İstanbul’un hengamesinden sık görüşemesek, telefon sohbetiyle yetinsek de eylemlerde karşılaşırız Celalettin’le. Her 1 Mayıs öncesi Kazancı Yokuşu’nun başında 78’liler Girişimi Sözcüsü olarak konuşmasını yapar sonra da pankartları, dövizleri, megafonu içine doldurduğu koca poşeti sırtlayıp ayrılır eylem yerinden.

Kırk beş yıl önce devrimci gençlik günlerimizde de yine böyle emekçi ve mütevazıydı. O yıllarda spor yaptığını da hatırlıyorum. Boyu ortalamaydı ama vücudu çoğumuzdan daha sağlam, daha sağlıklıydı.

Aradan geçen kırk beş yıl ve uzun hapislik hayatı çoğumuzdan daha fazla yordu bedenini. Doğal olarak bir dizi sağlık sorunu boy gösterdi; 2011’de kalpten çıkan ana damarın her an yırtılmasına yol açabilecek, tıpta “aort anevrizması” dediğimiz hastalık, 2018’de prostat kanseri tanısı, bir de ayak kırığı nedeniyle ameliyatlar oldu. Bu arada 2013’te bir mide kanaması da geçirdi.

Aynı zamanda kronik bronşit ve uykuda kalbin durmasına dahi yol açabilen uyku apnesinden de muzdarip Celalettin. Mutlaka kullanması gereken CPAP cihazı verilmediği gibi bunca hastalığına rağmen sabahın altısından akşamın altısına kadar aç, susuz bekletildiği Adli Tıp Kurumu’ndaki muayenesinden de bir sonuç çıkmadı.

O Adli Tıp Kurumu ki, 15 Temmuz darbe girişiminden sonra AKP’li Kadir Topbaş’ın FETÖ’den tutuklanan damadı Ömer Faruk Kavurmacı’ya sırf uyku apnesi tanısıyla vermişti o raporu.

∗∗∗

Hakkında verilen 1 yıl 3 ay hapis cezasının infaz süresi 11 ay 25 gün olmasına, 2018 yılında yattığı 5 ay mahsup edildiğinde bir yılın altına düştüğü için denetimli serbestlikten yararlanıp serbest bırakılması gerekmesine rağmen “pişmanlığı olmadığı” gerekçesiyle o hakkını da kullandırtmıyorlar Celalettin’e.

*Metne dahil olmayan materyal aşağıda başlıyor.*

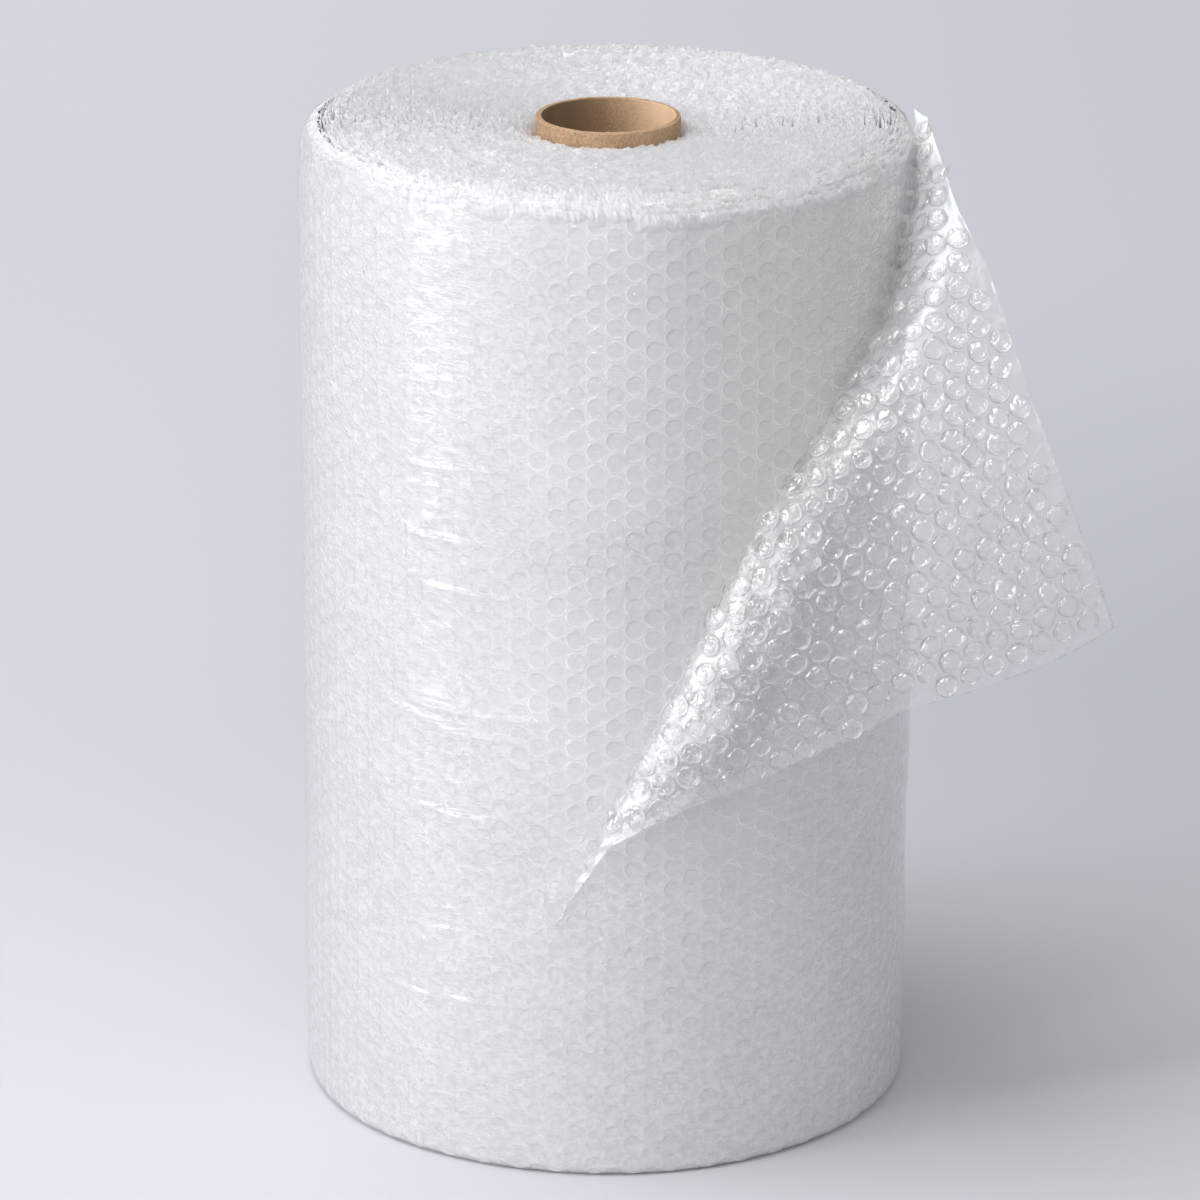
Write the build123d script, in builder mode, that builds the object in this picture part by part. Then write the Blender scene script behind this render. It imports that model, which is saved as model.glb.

Üstelik 29 Eylül’de cezaevinde rahatsızlandığını, başı dönüp kafasını ranzaya çarptığını, yere düştüğünü, bu koşullarda cezaevinde kalmasının hayati tehlike oluşturduğunu bile bile yapıyorlar bütün bunları.

Kısacası tam bir “düşman hukuku”, “rehine muamelesi” Celalettin’e yaptıkları.

Oysa düşmanlığın bile bir hukuku vardır.

Celalettin Can’ı bir an önce serbest bırakın!